> _MATERIAL FOR THIS EXERCISE_
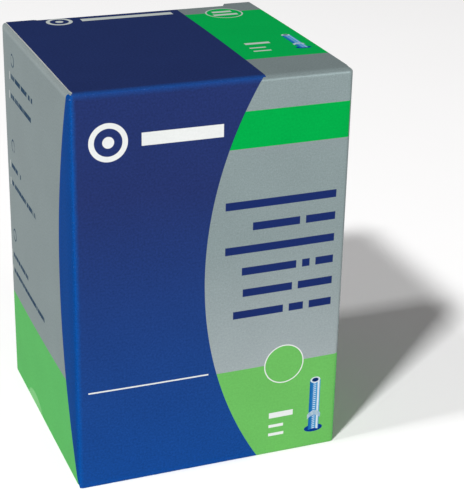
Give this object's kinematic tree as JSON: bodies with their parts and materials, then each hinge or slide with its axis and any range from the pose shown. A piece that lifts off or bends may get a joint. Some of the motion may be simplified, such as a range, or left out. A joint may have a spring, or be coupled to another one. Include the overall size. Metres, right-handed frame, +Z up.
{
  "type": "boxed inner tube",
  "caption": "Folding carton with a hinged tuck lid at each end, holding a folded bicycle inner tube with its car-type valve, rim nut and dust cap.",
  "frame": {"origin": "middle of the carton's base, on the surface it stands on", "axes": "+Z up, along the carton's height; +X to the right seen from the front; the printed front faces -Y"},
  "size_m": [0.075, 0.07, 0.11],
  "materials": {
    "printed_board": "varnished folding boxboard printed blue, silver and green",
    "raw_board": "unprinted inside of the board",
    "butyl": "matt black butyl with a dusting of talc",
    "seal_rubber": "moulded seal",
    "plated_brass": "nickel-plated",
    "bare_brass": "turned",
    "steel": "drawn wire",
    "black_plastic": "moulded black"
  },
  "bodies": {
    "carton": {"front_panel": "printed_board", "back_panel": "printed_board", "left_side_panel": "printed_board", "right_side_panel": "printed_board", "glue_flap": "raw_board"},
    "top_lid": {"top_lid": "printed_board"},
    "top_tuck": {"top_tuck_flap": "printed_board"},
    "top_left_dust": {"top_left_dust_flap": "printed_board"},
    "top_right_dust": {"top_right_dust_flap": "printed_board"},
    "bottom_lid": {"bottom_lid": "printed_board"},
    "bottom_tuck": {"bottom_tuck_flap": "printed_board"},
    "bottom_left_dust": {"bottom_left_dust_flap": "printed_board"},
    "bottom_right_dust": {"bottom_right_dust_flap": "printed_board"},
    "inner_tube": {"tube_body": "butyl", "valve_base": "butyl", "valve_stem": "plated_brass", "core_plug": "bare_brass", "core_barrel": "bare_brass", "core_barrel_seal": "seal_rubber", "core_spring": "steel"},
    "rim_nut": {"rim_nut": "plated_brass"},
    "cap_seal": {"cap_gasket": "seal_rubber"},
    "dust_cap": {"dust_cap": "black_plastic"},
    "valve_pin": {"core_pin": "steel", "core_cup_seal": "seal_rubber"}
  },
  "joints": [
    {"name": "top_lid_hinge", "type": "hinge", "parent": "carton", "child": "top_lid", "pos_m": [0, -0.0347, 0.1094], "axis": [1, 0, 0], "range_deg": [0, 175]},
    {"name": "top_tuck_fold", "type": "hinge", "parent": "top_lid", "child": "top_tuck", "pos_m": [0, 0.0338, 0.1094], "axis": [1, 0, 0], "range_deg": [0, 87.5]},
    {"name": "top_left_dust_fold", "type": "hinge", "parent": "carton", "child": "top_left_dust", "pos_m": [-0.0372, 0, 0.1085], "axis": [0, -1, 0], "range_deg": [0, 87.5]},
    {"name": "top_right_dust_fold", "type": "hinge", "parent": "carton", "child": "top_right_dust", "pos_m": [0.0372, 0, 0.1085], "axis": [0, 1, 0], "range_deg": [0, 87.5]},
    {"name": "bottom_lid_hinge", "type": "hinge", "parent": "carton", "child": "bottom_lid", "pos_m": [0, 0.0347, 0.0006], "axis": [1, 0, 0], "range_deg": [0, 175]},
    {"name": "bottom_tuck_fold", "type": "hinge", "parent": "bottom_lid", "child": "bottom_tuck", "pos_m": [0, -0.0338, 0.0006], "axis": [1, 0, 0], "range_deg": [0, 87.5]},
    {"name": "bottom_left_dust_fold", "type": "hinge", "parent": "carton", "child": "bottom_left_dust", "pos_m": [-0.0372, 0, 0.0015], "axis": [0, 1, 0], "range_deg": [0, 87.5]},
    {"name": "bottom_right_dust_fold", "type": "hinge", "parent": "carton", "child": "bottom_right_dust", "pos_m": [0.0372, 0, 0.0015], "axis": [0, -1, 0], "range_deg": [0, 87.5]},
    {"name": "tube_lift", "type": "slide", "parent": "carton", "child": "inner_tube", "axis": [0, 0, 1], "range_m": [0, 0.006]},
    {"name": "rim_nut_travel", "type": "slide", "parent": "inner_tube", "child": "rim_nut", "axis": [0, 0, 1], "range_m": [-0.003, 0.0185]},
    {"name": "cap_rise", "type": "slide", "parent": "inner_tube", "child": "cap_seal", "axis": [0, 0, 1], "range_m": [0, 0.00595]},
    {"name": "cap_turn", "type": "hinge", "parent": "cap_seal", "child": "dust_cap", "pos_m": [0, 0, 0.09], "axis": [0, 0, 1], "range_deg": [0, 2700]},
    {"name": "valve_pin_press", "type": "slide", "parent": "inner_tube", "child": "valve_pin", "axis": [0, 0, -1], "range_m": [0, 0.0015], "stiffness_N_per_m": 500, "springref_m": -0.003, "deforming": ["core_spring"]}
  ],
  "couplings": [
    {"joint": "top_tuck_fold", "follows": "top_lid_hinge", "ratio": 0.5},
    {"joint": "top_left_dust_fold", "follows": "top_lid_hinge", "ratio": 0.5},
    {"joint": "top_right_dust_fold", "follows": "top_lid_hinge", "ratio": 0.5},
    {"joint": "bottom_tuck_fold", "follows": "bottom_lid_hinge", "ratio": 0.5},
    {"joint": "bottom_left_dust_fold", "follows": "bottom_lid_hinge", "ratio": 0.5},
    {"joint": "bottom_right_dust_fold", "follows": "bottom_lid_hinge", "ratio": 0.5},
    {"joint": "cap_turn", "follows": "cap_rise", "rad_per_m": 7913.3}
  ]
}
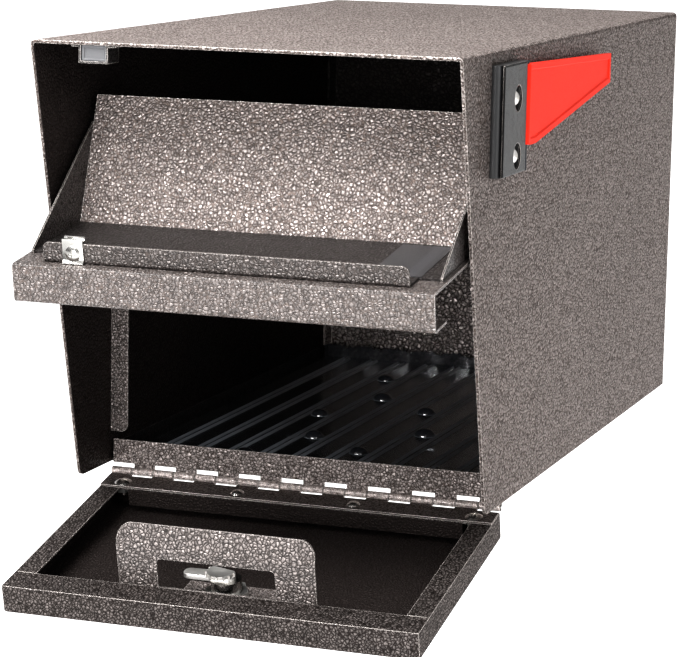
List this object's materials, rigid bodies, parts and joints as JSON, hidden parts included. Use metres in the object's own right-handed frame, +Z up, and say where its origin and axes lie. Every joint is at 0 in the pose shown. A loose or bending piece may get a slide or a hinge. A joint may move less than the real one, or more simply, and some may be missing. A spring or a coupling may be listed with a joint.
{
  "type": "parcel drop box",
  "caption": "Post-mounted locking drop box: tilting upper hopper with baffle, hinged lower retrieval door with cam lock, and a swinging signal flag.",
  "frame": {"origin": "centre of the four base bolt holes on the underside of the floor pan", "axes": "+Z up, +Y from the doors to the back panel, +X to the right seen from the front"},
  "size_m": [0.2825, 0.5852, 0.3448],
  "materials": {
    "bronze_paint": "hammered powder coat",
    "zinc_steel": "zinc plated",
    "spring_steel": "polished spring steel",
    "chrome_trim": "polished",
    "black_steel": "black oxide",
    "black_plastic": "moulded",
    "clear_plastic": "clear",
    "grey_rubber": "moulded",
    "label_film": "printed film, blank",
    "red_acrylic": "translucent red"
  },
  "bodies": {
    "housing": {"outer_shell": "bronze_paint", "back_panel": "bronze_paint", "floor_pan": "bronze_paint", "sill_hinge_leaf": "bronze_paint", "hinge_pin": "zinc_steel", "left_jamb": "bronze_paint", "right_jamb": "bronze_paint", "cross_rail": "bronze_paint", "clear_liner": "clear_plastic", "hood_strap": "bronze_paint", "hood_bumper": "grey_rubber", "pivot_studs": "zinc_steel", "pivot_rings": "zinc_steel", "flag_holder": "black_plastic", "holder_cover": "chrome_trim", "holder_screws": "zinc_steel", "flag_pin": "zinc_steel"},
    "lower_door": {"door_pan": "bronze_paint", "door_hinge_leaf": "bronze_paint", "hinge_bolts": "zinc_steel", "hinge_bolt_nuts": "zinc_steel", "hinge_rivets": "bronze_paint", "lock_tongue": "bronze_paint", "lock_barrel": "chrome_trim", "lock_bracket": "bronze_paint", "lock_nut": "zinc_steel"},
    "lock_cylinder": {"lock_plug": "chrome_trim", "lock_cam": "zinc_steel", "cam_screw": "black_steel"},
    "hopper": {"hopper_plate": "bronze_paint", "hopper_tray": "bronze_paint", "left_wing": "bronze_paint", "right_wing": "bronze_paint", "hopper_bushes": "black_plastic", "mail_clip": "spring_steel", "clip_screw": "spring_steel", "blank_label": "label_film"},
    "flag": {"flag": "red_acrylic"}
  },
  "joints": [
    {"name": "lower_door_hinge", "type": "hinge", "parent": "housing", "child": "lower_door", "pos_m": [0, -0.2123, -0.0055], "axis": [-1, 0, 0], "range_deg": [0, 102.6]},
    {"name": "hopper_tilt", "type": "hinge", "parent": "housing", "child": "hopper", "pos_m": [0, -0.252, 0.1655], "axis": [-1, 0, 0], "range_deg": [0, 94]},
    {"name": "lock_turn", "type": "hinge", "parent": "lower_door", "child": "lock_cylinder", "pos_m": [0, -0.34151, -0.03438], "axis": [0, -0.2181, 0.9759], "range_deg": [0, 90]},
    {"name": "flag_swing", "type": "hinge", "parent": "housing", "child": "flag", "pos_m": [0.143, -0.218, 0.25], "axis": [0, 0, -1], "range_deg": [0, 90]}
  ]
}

> _DO THIS_
Read the data above. Pull out each line in which the string "handed" appears.

> _EXERCISE SOLUTION_
Give this object's kinematic tree as JSON: bodies with their parts and materials, then each hinge or slide with its axis and any range from the pose shown. A piece that lifts off or bends may get a joint. Some of the motion may be simplified, such as a range, or left out. A joint may have a spring, or be coupled to another one. Include the overall size. Metres, right-handed frame, +Z up.
List this object's materials, rigid bodies, parts and joints as JSON, hidden parts included. Use metres in the object's own right-handed frame, +Z up, and say where its origin and axes lie. Every joint is at 0 in the pose shown. A loose or bending piece may get a slide or a hinge. A joint may move less than the real one, or more simply, and some may be missing. A spring or a coupling may be listed with a joint.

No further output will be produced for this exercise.